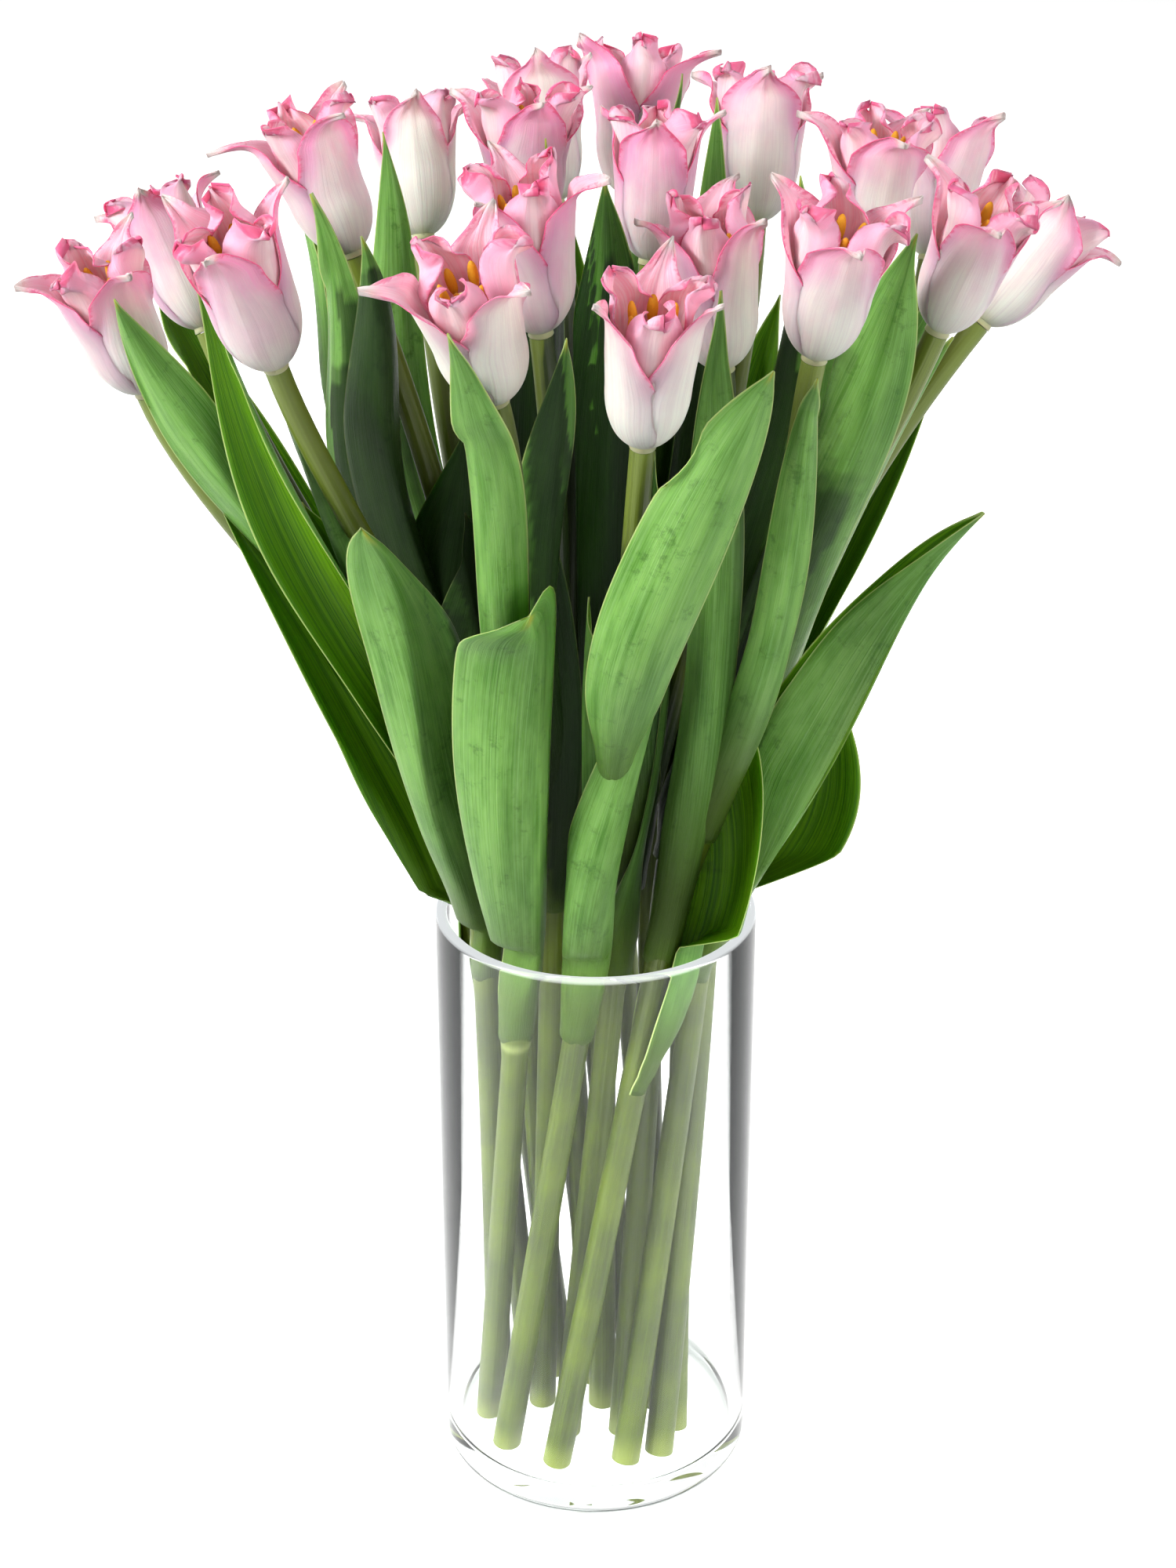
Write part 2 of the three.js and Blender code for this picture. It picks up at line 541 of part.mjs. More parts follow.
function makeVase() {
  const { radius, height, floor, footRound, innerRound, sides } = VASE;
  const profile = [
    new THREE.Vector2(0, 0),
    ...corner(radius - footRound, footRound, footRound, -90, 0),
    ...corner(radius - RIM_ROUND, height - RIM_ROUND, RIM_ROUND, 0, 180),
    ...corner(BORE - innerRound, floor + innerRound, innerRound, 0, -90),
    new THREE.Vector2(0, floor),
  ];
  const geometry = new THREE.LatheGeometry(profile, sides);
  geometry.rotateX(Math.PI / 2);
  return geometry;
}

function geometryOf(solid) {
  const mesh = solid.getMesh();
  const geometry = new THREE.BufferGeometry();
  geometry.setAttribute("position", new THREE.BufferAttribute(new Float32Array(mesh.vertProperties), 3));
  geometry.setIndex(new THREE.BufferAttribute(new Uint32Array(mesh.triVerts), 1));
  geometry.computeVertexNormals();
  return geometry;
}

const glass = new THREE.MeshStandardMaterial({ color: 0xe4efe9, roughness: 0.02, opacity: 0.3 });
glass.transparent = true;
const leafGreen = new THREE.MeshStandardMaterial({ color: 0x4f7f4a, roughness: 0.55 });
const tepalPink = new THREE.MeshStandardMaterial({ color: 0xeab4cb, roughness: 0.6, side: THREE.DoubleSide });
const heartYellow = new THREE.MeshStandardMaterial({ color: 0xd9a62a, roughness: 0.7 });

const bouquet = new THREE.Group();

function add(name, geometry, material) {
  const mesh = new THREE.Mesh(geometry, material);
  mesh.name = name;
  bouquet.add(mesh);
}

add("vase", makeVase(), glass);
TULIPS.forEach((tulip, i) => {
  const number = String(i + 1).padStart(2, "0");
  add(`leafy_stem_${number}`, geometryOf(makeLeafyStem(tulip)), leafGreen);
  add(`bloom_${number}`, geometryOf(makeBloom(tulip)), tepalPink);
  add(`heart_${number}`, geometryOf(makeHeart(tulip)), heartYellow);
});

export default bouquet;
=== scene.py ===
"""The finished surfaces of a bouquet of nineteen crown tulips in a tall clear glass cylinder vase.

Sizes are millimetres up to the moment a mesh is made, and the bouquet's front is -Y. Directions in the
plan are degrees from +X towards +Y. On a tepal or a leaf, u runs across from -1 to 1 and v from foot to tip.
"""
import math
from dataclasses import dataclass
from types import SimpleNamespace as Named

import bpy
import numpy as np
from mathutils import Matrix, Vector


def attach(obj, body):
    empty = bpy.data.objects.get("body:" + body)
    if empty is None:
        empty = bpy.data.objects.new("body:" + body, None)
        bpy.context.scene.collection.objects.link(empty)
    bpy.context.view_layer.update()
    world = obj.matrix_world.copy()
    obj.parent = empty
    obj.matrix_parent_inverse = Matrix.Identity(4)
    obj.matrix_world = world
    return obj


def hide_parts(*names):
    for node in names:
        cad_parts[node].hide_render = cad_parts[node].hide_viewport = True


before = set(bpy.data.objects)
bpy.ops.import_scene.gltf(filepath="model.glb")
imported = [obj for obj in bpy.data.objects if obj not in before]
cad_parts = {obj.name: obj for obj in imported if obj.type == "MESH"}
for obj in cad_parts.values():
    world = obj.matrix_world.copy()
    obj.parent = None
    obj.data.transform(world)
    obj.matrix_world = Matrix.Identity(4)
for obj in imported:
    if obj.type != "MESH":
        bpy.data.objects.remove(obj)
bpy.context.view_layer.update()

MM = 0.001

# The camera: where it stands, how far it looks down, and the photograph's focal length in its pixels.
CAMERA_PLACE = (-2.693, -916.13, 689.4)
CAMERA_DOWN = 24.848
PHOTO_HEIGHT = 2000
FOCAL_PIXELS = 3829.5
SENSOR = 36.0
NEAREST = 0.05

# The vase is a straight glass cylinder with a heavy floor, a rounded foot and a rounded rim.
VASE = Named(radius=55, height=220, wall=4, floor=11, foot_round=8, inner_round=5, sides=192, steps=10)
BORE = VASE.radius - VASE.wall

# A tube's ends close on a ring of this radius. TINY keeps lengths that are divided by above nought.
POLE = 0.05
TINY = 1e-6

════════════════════

**What is required**
Your task is to give again the lines from the one containing "const bouquet = new THREE.Group();" to the one containing "imported = [obj", both lines included, exactly and without anything added.

**Result**
const bouquet = new THREE.Group();

function add(name, geometry, material) {
  const mesh = new THREE.Mesh(geometry, material);
  mesh.name = name;
  bouquet.add(mesh);
}

add("vase", makeVase(), glass);
TULIPS.forEach((tulip, i) => {
  const number = String(i + 1).padStart(2, "0");
  add(`leafy_stem_${number}`, geometryOf(makeLeafyStem(tulip)), leafGreen);
  add(`bloom_${number}`, geometryOf(makeBloom(tulip)), tepalPink);
  add(`heart_${number}`, geometryOf(makeHeart(tulip)), heartYellow);
});

export default bouquet;
=== scene.py ===
"""The finished surfaces of a bouquet of nineteen crown tulips in a tall clear glass cylinder vase.

Sizes are millimetres up to the moment a mesh is made, and the bouquet's front is -Y. Directions in the
plan are degrees from +X towards +Y. On a tepal or a leaf, u runs across from -1 to 1 and v from foot to tip.
"""
import math
from dataclasses import dataclass
from types import SimpleNamespace as Named

import bpy
import numpy as np
from mathutils import Matrix, Vector


def attach(obj, body):
    empty = bpy.data.objects.get("body:" + body)
    if empty is None:
        empty = bpy.data.objects.new("body:" + body, None)
        bpy.context.scene.collection.objects.link(empty)
    bpy.context.view_layer.update()
    world = obj.matrix_world.copy()
    obj.parent = empty
    obj.matrix_parent_inverse = Matrix.Identity(4)
    obj.matrix_world = world
    return obj


def hide_parts(*names):
    for node in names:
        cad_parts[node].hide_render = cad_parts[node].hide_viewport = True


before = set(bpy.data.objects)
bpy.ops.import_scene.gltf(filepath="model.glb")
imported = [obj for obj in bpy.data.objects if obj not in before]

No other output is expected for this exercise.